Existing mitigations either require the CDN to stop accelerating any URL that contains a query‑string—thereby reducing flexibility—or rely on IP‑based filtering, which can be evaded through proxies or botnets. The authors propose a lightweight, gossip‑based detection scheme that operates among edge servers and the origin server without altering the normal content‑delivery workflow.
Core Mechanism
- When the origin server receives a request with an invalid (random) query‑string from an edge server, it serves the requested resource as usual but also attaches a flag indicating that the query‑string was spurious.
- The edge server that received the flagged response generates a “gossip” message containing this alert and any previously collected alerts.
- Using a simple push‑gossip algorithm, each edge server forwards the message to a randomly selected subset of the other edge servers with probability v (e.g., 0.5). This process repeats at each simulation step, allowing the alert to spread rapidly through the CDN.
- Each edge server maintains a sliding time window Δ and counts the number of alerts it has received concerning a particular origin server. The count is divided by the total number of edge servers S. If the resulting ratio exceeds a predefined threshold θ (e.g., 0.5), the edge server concludes that the origin server is under a random‑query‑string DoS attack.
- Upon detection, all edge servers can immediately stop forwarding requests that contain query‑strings to the affected origin server, thereby cutting off the attack vector.
Algorithmic Details
The gossip protocol is described in Algorithm 1. It is a pure push scheme: for every alert, an edge server independently decides, with probability v, whether to send the alert to each of the other S – 1 edge servers. The expected number of transmissions per alert is v · (S – 1), which is modest even for large CDNs. Gossip messages are deliberately kept small, containing only the set of alerts, to keep network overhead low.
Detection Heuristics
Rather than using the proportion of erroneous requests over total traffic (which would be biased by the popularity of the service), the authors base detection on the average number of alerts per edge server within Δ. Because random query‑strings are assumed to be rare under normal operation, a non‑negligible global alert count signals an abnormal situation. The threshold θ can be tuned to balance detection speed against false‑positive risk.
Simulation Framework
A custom discrete‑event simulator written in C (using the GNU Scientific Library for random number generation) models a CDN with configurable numbers of edge servers, attack rates, honest error rates, gossip probability, and time‑window size. The attacker is modeled as a Poisson process that sends random‑query‑string requests to a subset of edge servers; honest clients generate occasional malformed queries at a low rate (default 0.01). The simulator records the step at which the attack is first detected and the percentage of runs in which detection succeeds.
Results
- Varying the number of edge servers (10, 25, 50, 75) shows that larger CDNs detect the attack earlier (often within the first 5–6 steps) and with higher probability.

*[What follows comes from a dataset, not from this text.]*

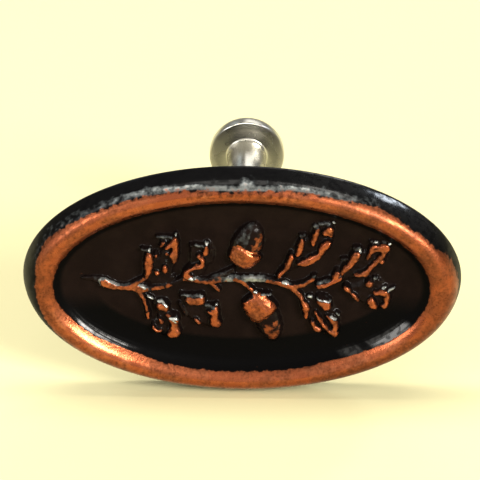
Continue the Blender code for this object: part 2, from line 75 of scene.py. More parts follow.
# Steps of the grid across and up the face, and points round the back.
FACE_ACROSS = 440
FACE_UP = 228
BACK_POINTS = 128

# The sprig in x and z on the face: low leaf blades, high spots with their rise, and stems with
# their half width and the shares of copper and of grey, a painted highlight, that show.
LEAVES = [
    [(-9.57, -0.42), (-10.17, 0.16), (-10.04, 2.04), (-9.91, 3.9), (-9.2, 4.25), (-8.9, 3.79),
     (-8.51, 3.1), (-8.2, 4.03), (-8.28, 5.07), (-7.57, 5.54), (-6.67, 5.9), (-6.17, 5.33),
     (-6.09, 3.71), (-6.31, 2.2), (-6.72, 1.38), (-6.73, 0.32), (-7.45, -0.62), (-8.67, -0.88)],
    [(-4.61, 0), (-5.82, 0.33), (-6.22, 0.92), (-5.61, 1.62), (-5.4, 2.56), (-5.48, 4.07),
     (-5.18, 4.76), (-4.17, 4.89), (-3.27, 5.02), (-2.77, 4.56), (-2.47, 3.52), (-2.58, 2.36),
     (-3.29, 1.65), (-3.6, 0.83)],
    [(-9.3, -2.06), (-8.88, -1.47), (-8.07, -1.69), (-7.27, -2.04), (-7.08, -3.34), (-6.17, -3.8),
     (-6.18, -5.23), (-5.88, -5.95), (-6.3, -6.79), (-7.73, -6.81), (-8.85, -6.22), (-9.35, -5.51),
     (-9.03, -4.31), (-8.51, -4.07), (-9.11, -3.25)],
    [(-6.55, -1.91), (-6.44, -1.2), (-5.23, -1.07), (-3.81, -1.05), (-3.51, -2.23), (-2.4, -2.21),
     (-2.1, -3.28), (-1.8, -5.06), (-2.31, -5.66), (-3.53, -5.56), (-4.65, -5.33), (-5.36, -4.63),
     (-5.86, -3.68), (-6.16, -2.73)],
    [(3.47, 0.45), (3.66, 1.74), (4.56, 3.38), (5.24, 4.89), (6.03, 5.93), (6.54, 5.48),
     (6.73, 6.52), (7.32, 7.21), (8.21, 7.45), (9.31, 7.46), (9.62, 6.66), (9.54, 5.29),
     (9.26, 4.13), (8.38, 2.96), (7.28, 2.13), (5.88, 1.65), (4.88, 1.05), (4.28, 0.23)],
    [(7.11, -0.33), (7.71, 0.38), (8.9, 1.34), (9.89, 2.51), (10.67, 3.68), (11.25, 4.61),
     (12.05, 4.74), (12.47, 4.05), (12.85, 4.98), (13.64, 5.33), (15.14, 5.12), (15.27, 4.08),
     (14.81, 2.57), (14.13, 1.75), (13.14, 1.04), (12.14, 0.56), (10.74, 0.19), (9.54, -0.41),
     (8.13, -0.78)],
    [(5.71, -1.52), (6.41, -1.04), (7.23, -1.38), (7.93, -0.9), (9.25, -1.48), (9.37, -2.54),
     (10.09, -3.12), (10.21, -4.43), (10.14, -6.22), (9.54, -6.71), (8.2, -6), (7.28, -5.9),
     (6.76, -4.71), (6.14, -3.88), (5.82, -2.7)],
    [(10.04, -0.17), (11.14, 0.08), (12.34, 0.56), (13.34, 1.04), (14.15, 0.93), (14.47, 0.12),
     (15.68, 0.13), (15.8, -0.57), (15.32, -1.64), (15.25, -2.82), (14.15, -3.19), (12.83, -3.09),
     (11.8, -2.27), (10.77, -1.46)],
]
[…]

- Changing the gossip probability v from 0.5 to 0.9 yields virtually identical detection curves, indicating that a modest gossip rate is sufficient.
- Adjusting the sliding window size (Δ = 10 to 100) has little impact on detection speed, though very small windows can slightly increase false positives.
- With θ = 0.5 and a benign error rate of 0.01, the false‑positive rate is essentially zero across all configurations.
- The approach imposes minimal computational load on edge servers (simple counting and occasional message sends) and negligible bandwidth overhead (small gossip packets).
Discussion and Limitations
The proposed scheme preserves the normal CDN workflow, requiring only a small extension to the origin’s HTTP response and a lightweight gossip module on each edge server. However, the detection latency depends on the speed of gossip propagation; in highly partitioned networks or under severe packet loss, alerts may spread slowly, delaying detection. Moreover, an adversary capable of intercepting or forging gossip messages could undermine the system, suggesting a need for authenticated gossip (e.g., digital signatures). Future work could explore adaptive thresholds, reputation‑based weighting of alerts, and integration with existing CDN monitoring tools.
Conclusion
The authors present a practical, low‑overhead method to detect and mitigate random‑query‑string DoS attacks in CDN environments. By leveraging a simple push‑gossip protocol among edge servers, the system can rapidly identify abnormal spikes in spurious query‑string requests and trigger counter‑measures without sacrificing CDN flexibility or performance. Simulation results confirm high detection rates, low false‑positive incidence, and robustness to parameter variations, making the approach a promising candidate for real‑world CDN security enhancements.